If you're in the market for an oddball in vehicular history, you can do a lot worse than a Cimarron in terms of drivability. Extremely vague gearboxes, older cars with fixed seats, fire hazards to mind, numerous small-volume marques with impossible parts availability—the list goes on and on. 

Meanwhile, the Cimarron is relatively reliable in the way that most older GM cars are: the drivetrain holds up and the heater will roast you in no time—it's just that everything else around that might stop working or come loose. 

The Leaning Tower of Cimarron out on track., Stef Schrader

The only things that gave us trouble on the Lemons Rally were the products of it sitting a while: squishy brakes that could use a bit more bleeding and a loose alternator that popped off its belt during an ice storm in the middle of the rally. Once those were mostly sorted, the owner even took it on track and then drove it back to Florida. (It hit a top speed of 89 mph on Harris Hill Raceway's downhill straight, for what it's worth.)

If something breaks, congratulations! You have four more common GM cars that share most of its important parts. 

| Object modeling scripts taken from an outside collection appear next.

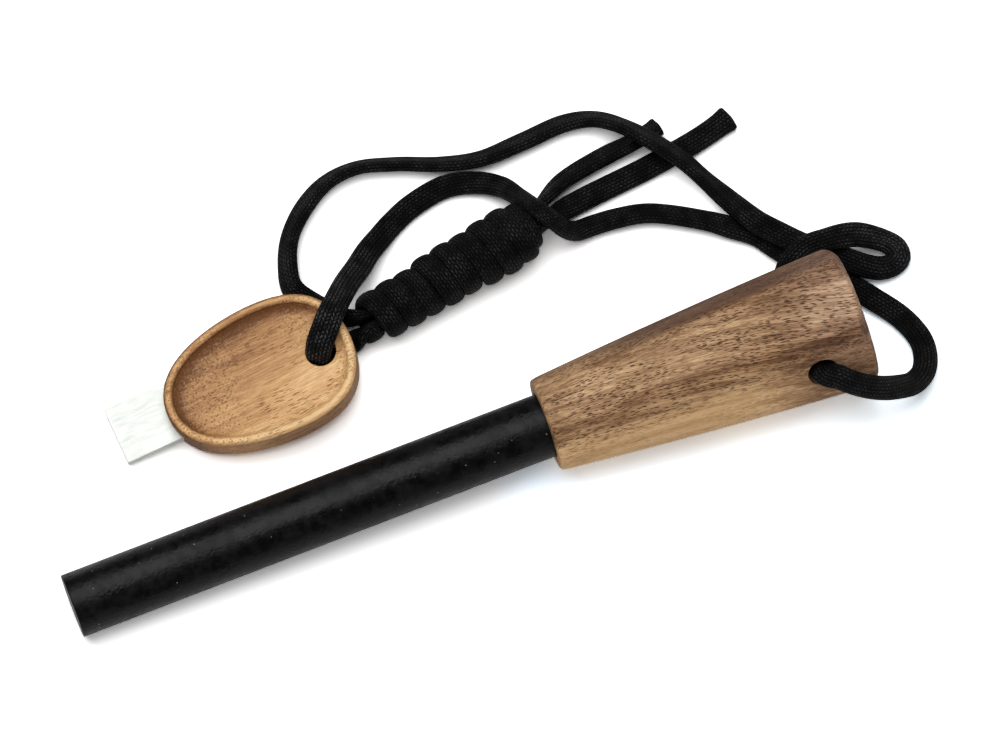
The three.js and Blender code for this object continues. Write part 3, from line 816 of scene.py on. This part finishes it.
def egg(share, inset):
    """A point on the egg's outline, set in square to it."""
    t = 2 * math.pi * share
    q = squareness
    wide = holder_half_width * (math.sin(t) + q * math.sin(3 * t)) / (1 - q)
    widen = holder_half_width * (math.cos(t) + 3 * q * math.cos(3 * t)) / (1 - q)
    taper = 1 + egg_share * math.cos(t)
    x, y = holder_half_length * (math.cos(t) - q * math.cos(3 * t)) / (1 - q), wide * taper
    along = -holder_half_length * (math.sin(t) - 3 * q * math.sin(3 * t)) / (1 - q)
    across = widen * taper - wide * egg_share * math.sin(t)
    size = math.hypot(along, across)
    return x - inset * across / size, y + inset * along / size


# The holder's profile, from the middle of its foot up its wall, over its rim and down to the middle of its
# dish: how far in from the outline, which share of the way out, how high, and how much painted light (above
# 0) or painted shade (below 0) it carries
wall = [(inset, share, 0, painted_outer_shade) for inset, share in [(0, 0), (foot_inset, 0.5), (foot_inset, 0.96)]]
for t in np.linspace(0, math.pi / 2, foot_rings):
    wall.append((foot_inset * (1 - math.sin(t)), 1, foot_inset * (1 - math.cos(t)), painted_outer_shade))
for t in np.linspace(0, math.pi, rim_rings):
    height = holder_thickness - rim * 0.5 + rim * 0.5 * math.sin(t)
    tint = painted_rim_light * math.sin(t) ** 2 + painted_outer_shade * math.cos(t / 2) ** 8 + painted_inner_shade * math.sin(t / 2) ** 6
    wall.append((rim / 2 * (1 - math.cos(t)), 1, height, tint))
# Down the dish's inner wall, whose painted shade fades out towards the floor
wall += [
    (0.00205, 1, 0.0064, -0.85),
    (0.00225, 1, 0.0061, -0.8),
    (0.0026, 1, 0.0058, -0.68),
    (0.0031, 1, 0.00557, -0.5),
    (0.0038, 1, 0.0054, -0.32),
    (0.0046, 1, 0.00528, -0.16),
]
for share, tint in [(0.93, -0.06), (0.83, 0), (0.7, 0), (0.5, 0), (0.25, 0), (0, 0)]:
    wall.append((dish_inset, share, dish_floor - dish_hollow * (1 - share * share), tint))


def on_holder(column, ring):
    inset, share, height, _ = wall[ring]
    x, y = egg(column / holder_sides, inset)
    return holder_place @ Vector((x * share, y * share, height))


tints = [tint for *_, tint in wall]
holder = sleeve("striker_holder_wood", holder_sides, len(wall), on_holder, 1, tints)
hole_place = holder_place @ Matrix.Translation((striker_hole_from_middle, striker_hole_aside, 0))
hole_place @= Matrix.Rotation(-math.pi / 2, 4, "Y")
hole = drill(hole_sides, striker_hole_radius, -striker_hole_reach, 2 * striker_hole_reach, hole_place)


def slab(name, half_width, thickness, start, end, height, bevel=0):
    """A flat bar along the striker."""
    bar = bmesh.new()
    bmesh.ops.create_cube(bar, size=1)
    bmesh.ops.scale(bar, verts=bar.verts, vec=(end - start, half_width * 2, thickness))
    bmesh.ops.translate(bar, verts=bar.verts, vec=((start + end) / 2, blade_aside, height + thickness / 2))
    if bevel:
        bmesh.ops.bevel(
            bar, geom=bar.edges, offset=bevel, segments=2, profile=0.5, affect="EDGES", material=-1
        )
    bmesh.ops.transform(bar, matrix=holder_place, verts=bar.verts)
    mesh = bpy.data.meshes.new(name)
    bar.to_mesh(mesh)
    bar.free()
    piece = bpy.data.objects.new(name, mesh)
    scene.collection.objects.link(piece)
    return piece


blade_end = -(holder_half_length + blade_shown)
slot_end = blade_end + blade_length + slot_gap
slot_size = blade_half_width + slot_gap, blade_thickness + 2 * slot_gap
slot = slab("slot", *slot_size, blade_end, slot_end, blade_from_foot - slot_gap)
bored(holder, [hole, slot])
acacia, shader, place = new_finish("oiled_acacia", Specular_IOR_Level=0.2)
tint = place.node("Attribute", attribute_name="tint", output=2)
wood = in_place(place, holder_place)
x, y = wood.split(2)
drift = stretched(wood, 0.05, 0.18, 0.18).noise(1.0, 3.0)
streak = stretched(wood, 0.08, 1.3, 1.3).noise(1.0, 4.0, 0.6)
fibre = stretched(wood, 0.3, 5.0, 5.0).noise(1.0, 3.0, 0.6)
grit = place.noise(2300.0, 2.0)
band = ((y * 0.16 + drift * 1.8) * 2 * math.pi).math("SINE") * 0.5 + 0.5
# Painted light: the wood is lighter towards the side that faces the lamp and darker away from it
painted_light_side = (x * 0.4 - y * 0.9).between(-12, 11)
tone = band * 0.08 + streak.between(0.32, 0.68) * 0.24 + fibre.between(0.32, 0.68) * 0.26 + painted_light_side * 0.54
# Painted shade on the outer wall and on the dish's inner wall, less on the side that faces the lamp, and a
# painted highlight on the rim's top
outer_wall_shade = tint.between(-0.9, -1.6) * x.between(-12, 6, 0.2, 0.64)
painted_wall_shade = tint.between(0, -1) * (painted_light_side * -1.15 + 1.1) + outer_wall_shade
tone = tone + tint.math("MAXIMUM", 0.0) * (0.5 - painted_light_side * 0.09) - painted_wall_shade * 0.75
pore_where = stretched(wood, 0.1, 0.3, 0.3).noise(1.0, 2.0).between(0.4, 0.58)
pore = stretched(wood, 0.5, 3.6, 3.6).cells(1.0).between(0.4, 0.24) * (pore_where * 0.85 + 0.15)
# Where the dish cuts across the grain it shows open ends, as dots, which its steep wall hides
ends = (drift * 14 - x - 9).between(0, 5) + (x + drift * 10 - 12).between(0, 4) * y.between(0, 5)
ends = ends.math("MINIMUM", 1.0)
open_floor = tint.between(-0.75, -0.1, 0.35, 1)
dots = place.cells(1700.0).between(0.42, 0.2) * open_floor
pore = pore * (1 - ends) + dots * ends * 0.8
grit_share = grit.between(0.45, 0.75) * (ends * 0.2 + 0.15) * open_floor
grown = (pore * 0.72).mix(tone.node("ValToRGB", {0: tone}, stops=acacia_ramp), acacia_pore)
feed(shader["Base Color"], grit_share.mix(grown, acacia_grit))
feed(shader["Roughness"], 0.56 + pore * 0.2 - fibre * 0.08)
relief = fibre * 0.3 - pore + grit * 0.15
feed(shader["Normal"], relief.bump(0.00012, 0.6))
holder.data.materials.append(acacia)
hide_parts("striker_holder")
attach(holder, "striker")

# The blade
# A strip of hardened steel, ground square so that its edges scrape the rod, with the fine lengthwise
# scratches that the grinding leaves.
blade_bevel = 0.00008
steel_dull, steel_bright = (0.715, 0.735, 0.7, 1), (0.735, 0.755, 0.72, 1)
blade_size = blade_half_width, blade_thickness
blade = slab("steel_blade", *blade_size, blade_end, blade_end + blade_length, blade_from_foot, blade_bevel)
steel, shader, place = new_finish("ground_steel", Metallic=1)
scratch = stretched(in_place(place, holder_place), 0.3, 9.0, 9.0).noise(1.0, 3.0)
feed(shader["Base Color"], scratch.mix(steel_dull, steel_bright))
feed(shader["Roughness"], scratch.between(0.3, 0.7, 0.52, 0.64))
feed(shader["Normal"], scratch.bump(0.000006, 0.2))
blade.data.materials.append(steel)
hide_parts("striker_blade")
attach(blade, "striker")
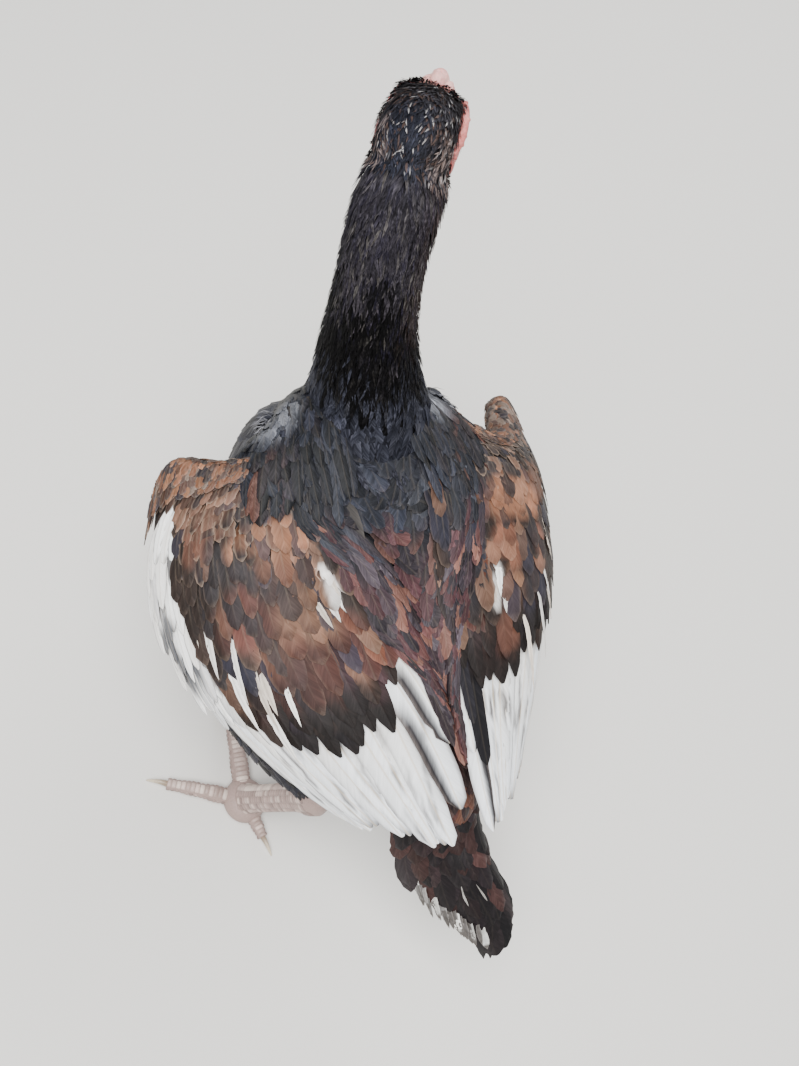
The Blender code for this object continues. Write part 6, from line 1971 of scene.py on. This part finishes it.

Would I have bought one in the 1980s? Hell no, the BMW E30 exists. But today? I am attracted to the dingleberries of the automotive world. The truly bizarre cars that maybe should or should not have existed. These total flops, disasters and poorly selling cars grow on you over time. The rarity makes them desirable, like forbidden fruit. Yes, the Cimarron should be remembered first and foremost for its business flop, but it's time to admit that this forbidden fruit didn't smell as much like durian as we thought.